The 2012 minimum could threaten the record, as typically there is one to perhaps two additional weeks of declining snowcover. However, even as snowcover minima have been declining, the point of the minima has also grown shorter by about a week. During the 1980-1999 period, the minimum was typically reached at 33.3 weeks (median: 33 weeks). Since 2000, the minimum has been reached at a mean point of 31.9 weeks (median: 32 weeks).

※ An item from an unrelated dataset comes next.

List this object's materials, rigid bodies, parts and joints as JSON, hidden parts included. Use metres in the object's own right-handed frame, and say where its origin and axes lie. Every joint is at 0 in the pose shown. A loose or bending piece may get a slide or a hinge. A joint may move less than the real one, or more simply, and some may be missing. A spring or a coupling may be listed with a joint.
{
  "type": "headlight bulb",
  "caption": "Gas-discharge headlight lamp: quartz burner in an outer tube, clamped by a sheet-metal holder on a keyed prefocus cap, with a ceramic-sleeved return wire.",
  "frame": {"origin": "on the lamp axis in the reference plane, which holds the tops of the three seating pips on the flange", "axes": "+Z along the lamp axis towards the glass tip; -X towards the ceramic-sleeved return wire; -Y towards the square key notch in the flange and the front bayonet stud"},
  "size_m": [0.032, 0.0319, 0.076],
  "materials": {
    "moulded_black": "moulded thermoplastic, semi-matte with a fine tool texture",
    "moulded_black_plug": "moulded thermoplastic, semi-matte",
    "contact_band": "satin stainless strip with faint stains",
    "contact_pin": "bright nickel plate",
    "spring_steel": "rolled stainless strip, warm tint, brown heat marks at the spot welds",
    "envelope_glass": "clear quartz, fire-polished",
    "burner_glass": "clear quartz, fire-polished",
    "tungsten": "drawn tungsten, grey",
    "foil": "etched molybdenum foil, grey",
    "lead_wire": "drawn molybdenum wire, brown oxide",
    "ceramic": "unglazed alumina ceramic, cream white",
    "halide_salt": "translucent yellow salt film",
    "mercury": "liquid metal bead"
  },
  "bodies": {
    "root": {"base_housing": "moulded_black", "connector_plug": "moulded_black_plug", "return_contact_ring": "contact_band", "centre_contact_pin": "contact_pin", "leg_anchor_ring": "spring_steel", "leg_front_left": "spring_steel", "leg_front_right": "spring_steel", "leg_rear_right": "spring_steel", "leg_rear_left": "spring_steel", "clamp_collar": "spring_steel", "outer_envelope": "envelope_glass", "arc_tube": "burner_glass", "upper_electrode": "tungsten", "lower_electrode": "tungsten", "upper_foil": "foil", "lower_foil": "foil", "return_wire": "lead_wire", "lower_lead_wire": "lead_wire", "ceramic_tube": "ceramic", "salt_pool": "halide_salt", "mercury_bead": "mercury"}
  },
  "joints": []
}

Overall, the annual minima have been running generally below the 10-year and 30-year moving averages and the 30-year moving average for minimum snowcover has fallen 11% in the past 10 years:

NHSnowcover08102012-1.jpg

As a result, there has been an acceleration at the rate at which the minima have been declining. Below is a chart showing the annual minima and the 10-year and 30-year trend lines. A 10-year period is not statistically robust, but the disparity between the two trend lines hints at an accelerating rate of decline in recent years.

NHSnowcover08102012-2.jpg

Given the ongoing trends coupled with the continuing rise in Arctic temperatures, it is probably more likely than not that the 2011-2020 decade will see a Northern Hemisphere snowcover minimum below 2 million square kilometers for the first time on record. Even if 2012 breaks through the 2 million square kilometer figure, it would probably be more likely than not that the second half of the decade could see at least another minimum below 2 million square kilometers given the ongoing trends.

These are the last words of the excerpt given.